AIM OF THE EXERCISE :: Write out, precisely and in full, each line of the material.

MATERIAL PROVIDED ::

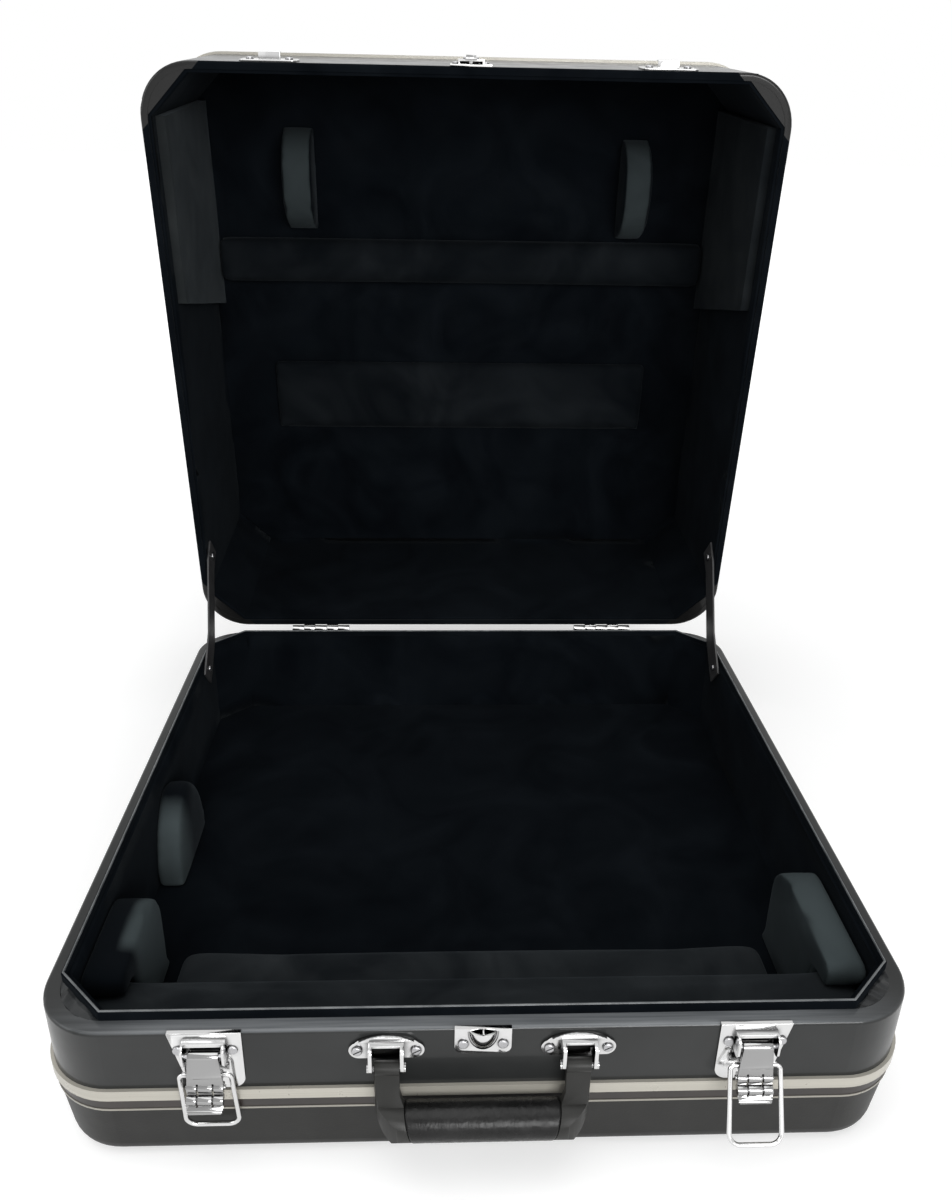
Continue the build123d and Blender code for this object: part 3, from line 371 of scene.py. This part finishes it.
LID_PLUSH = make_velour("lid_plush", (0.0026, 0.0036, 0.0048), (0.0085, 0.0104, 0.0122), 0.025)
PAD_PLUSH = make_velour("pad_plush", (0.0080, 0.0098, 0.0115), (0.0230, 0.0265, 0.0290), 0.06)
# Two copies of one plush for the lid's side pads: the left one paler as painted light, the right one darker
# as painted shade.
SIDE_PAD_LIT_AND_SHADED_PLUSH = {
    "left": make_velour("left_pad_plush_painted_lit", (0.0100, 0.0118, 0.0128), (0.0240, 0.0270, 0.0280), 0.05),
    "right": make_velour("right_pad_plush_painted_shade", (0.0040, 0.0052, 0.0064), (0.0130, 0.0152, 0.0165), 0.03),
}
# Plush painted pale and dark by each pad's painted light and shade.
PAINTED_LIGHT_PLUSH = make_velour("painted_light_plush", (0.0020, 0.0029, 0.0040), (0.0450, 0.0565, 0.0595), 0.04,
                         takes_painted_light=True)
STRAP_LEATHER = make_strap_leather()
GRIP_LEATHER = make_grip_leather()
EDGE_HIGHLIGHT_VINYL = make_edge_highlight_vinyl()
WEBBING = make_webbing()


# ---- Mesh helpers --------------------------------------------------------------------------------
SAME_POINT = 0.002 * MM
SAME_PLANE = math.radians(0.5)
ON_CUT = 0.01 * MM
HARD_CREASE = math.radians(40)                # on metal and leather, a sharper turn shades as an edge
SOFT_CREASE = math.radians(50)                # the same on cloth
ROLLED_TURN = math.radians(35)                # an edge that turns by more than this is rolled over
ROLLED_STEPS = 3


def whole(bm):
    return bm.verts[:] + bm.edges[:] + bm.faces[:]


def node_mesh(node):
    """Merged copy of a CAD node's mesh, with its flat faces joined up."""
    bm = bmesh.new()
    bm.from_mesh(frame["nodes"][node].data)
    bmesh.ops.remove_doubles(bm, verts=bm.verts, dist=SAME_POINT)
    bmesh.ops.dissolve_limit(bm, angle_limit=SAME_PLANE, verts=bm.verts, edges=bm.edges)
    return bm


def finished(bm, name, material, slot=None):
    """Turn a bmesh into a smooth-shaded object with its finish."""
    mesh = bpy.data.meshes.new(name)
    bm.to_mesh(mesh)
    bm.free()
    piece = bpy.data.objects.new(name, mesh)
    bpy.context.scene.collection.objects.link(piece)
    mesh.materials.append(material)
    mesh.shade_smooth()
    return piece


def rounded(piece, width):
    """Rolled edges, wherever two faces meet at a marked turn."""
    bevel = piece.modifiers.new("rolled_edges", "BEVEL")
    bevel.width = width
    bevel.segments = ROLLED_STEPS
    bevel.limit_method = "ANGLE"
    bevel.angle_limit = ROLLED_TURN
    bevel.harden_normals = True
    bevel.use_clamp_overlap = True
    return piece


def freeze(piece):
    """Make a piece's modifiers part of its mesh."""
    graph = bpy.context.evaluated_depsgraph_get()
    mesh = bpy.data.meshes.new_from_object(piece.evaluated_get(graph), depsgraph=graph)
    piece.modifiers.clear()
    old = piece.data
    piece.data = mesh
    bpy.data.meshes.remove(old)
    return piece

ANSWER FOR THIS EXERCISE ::
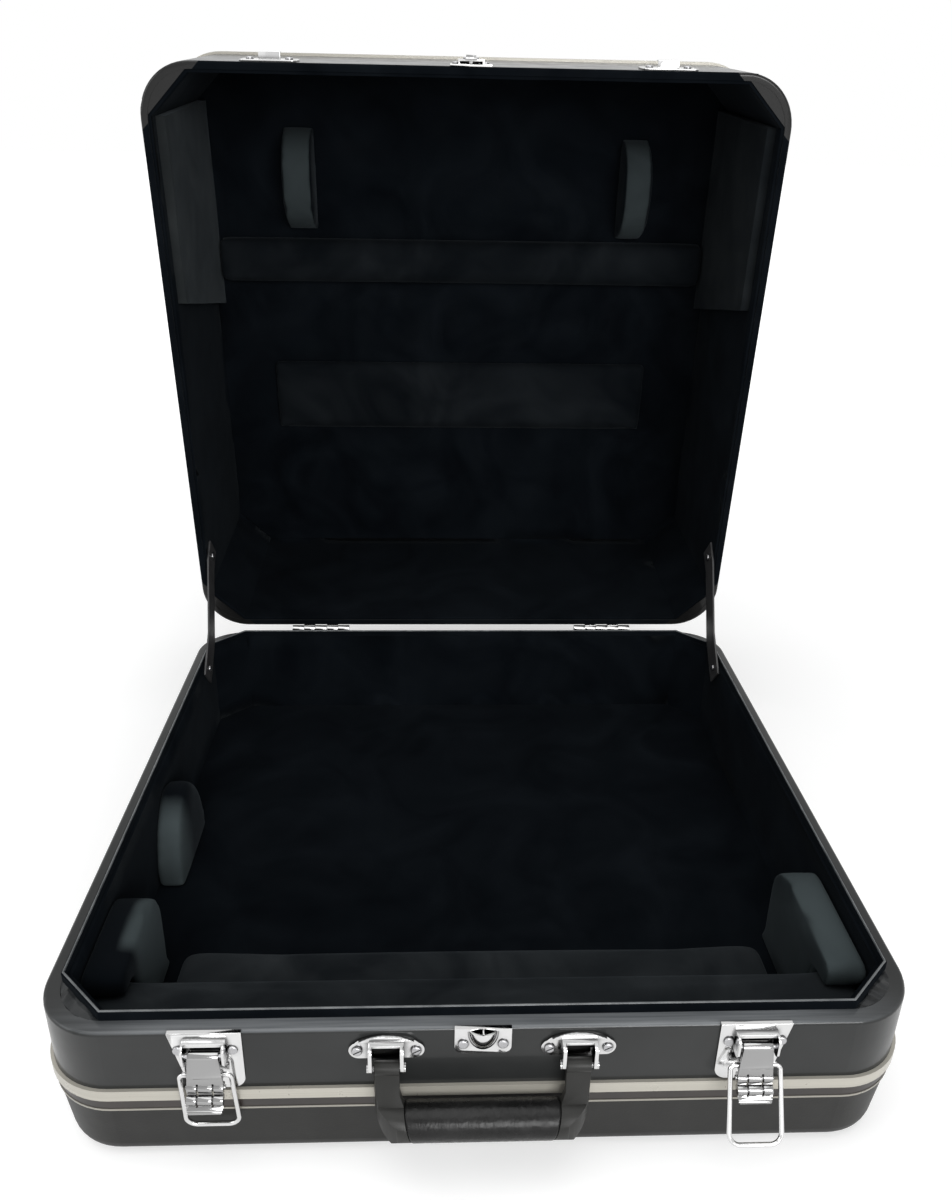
Continue the build123d and Blender code for this object: part 3, from line 371 of scene.py. This part finishes it.
LID_PLUSH = make_velour("lid_plush", (0.0026, 0.0036, 0.0048), (0.0085, 0.0104, 0.0122), 0.025)
PAD_PLUSH = make_velour("pad_plush", (0.0080, 0.0098, 0.0115), (0.0230, 0.0265, 0.0290), 0.06)
# Two copies of one plush for the lid's side pads: the left one paler as painted light, the right one darker
# as painted shade.
SIDE_PAD_LIT_AND_SHADED_PLUSH = {
    "left": make_velour("left_pad_plush_painted_lit", (0.0100, 0.0118, 0.0128), (0.0240, 0.0270, 0.0280), 0.05),
    "right": make_velour("right_pad_plush_painted_shade", (0.0040, 0.0052, 0.0064), (0.0130, 0.0152, 0.0165), 0.03),
}
# Plush painted pale and dark by each pad's painted light and shade.
PAINTED_LIGHT_PLUSH = make_velour("painted_light_plush", (0.0020, 0.0029, 0.0040), (0.0450, 0.0565, 0.0595), 0.04,
                         takes_painted_light=True)
STRAP_LEATHER = make_strap_leather()
GRIP_LEATHER = make_grip_leather()
EDGE_HIGHLIGHT_VINYL = make_edge_highlight_vinyl()
WEBBING = make_webbing()


# ---- Mesh helpers --------------------------------------------------------------------------------
SAME_POINT = 0.002 * MM
SAME_PLANE = math.radians(0.5)
ON_CUT = 0.01 * MM
HARD_CREASE = math.radians(40)                # on metal and leather, a sharper turn shades as an edge
SOFT_CREASE = math.radians(50)                # the same on cloth
ROLLED_TURN = math.radians(35)                # an edge that turns by more than this is rolled over
ROLLED_STEPS = 3


def whole(bm):
    return bm.verts[:] + bm.edges[:] + bm.faces[:]


def node_mesh(node):
    """Merged copy of a CAD node's mesh, with its flat faces joined up."""
    bm = bmesh.new()
    bm.from_mesh(frame["nodes"][node].data)
    bmesh.ops.remove_doubles(bm, verts=bm.verts, dist=SAME_POINT)
    bmesh.ops.dissolve_limit(bm, angle_limit=SAME_PLANE, verts=bm.verts, edges=bm.edges)
    return bm


def finished(bm, name, material, slot=None):
    """Turn a bmesh into a smooth-shaded object with its finish."""
    mesh = bpy.data.meshes.new(name)
    bm.to_mesh(mesh)
    bm.free()
    piece = bpy.data.objects.new(name, mesh)
    bpy.context.scene.collection.objects.link(piece)
    mesh.materials.append(material)
    mesh.shade_smooth()
    return piece


def rounded(piece, width):
    """Rolled edges, wherever two faces meet at a marked turn."""
    bevel = piece.modifiers.new("rolled_edges", "BEVEL")
    bevel.width = width
    bevel.segments = ROLLED_STEPS
    bevel.limit_method = "ANGLE"
    bevel.angle_limit = ROLLED_TURN
    bevel.harden_normals = True
    bevel.use_clamp_overlap = True
    return piece


def freeze(piece):
    """Make a piece's modifiers part of its mesh."""
    graph = bpy.context.evaluated_depsgraph_get()
    mesh = bpy.data.meshes.new_from_object(piece.evaluated_get(graph), depsgraph=graph)
    piece.modifiers.clear()
    old = piece.data
    piece.data = mesh
    bpy.data.meshes.remove(old)
    return piece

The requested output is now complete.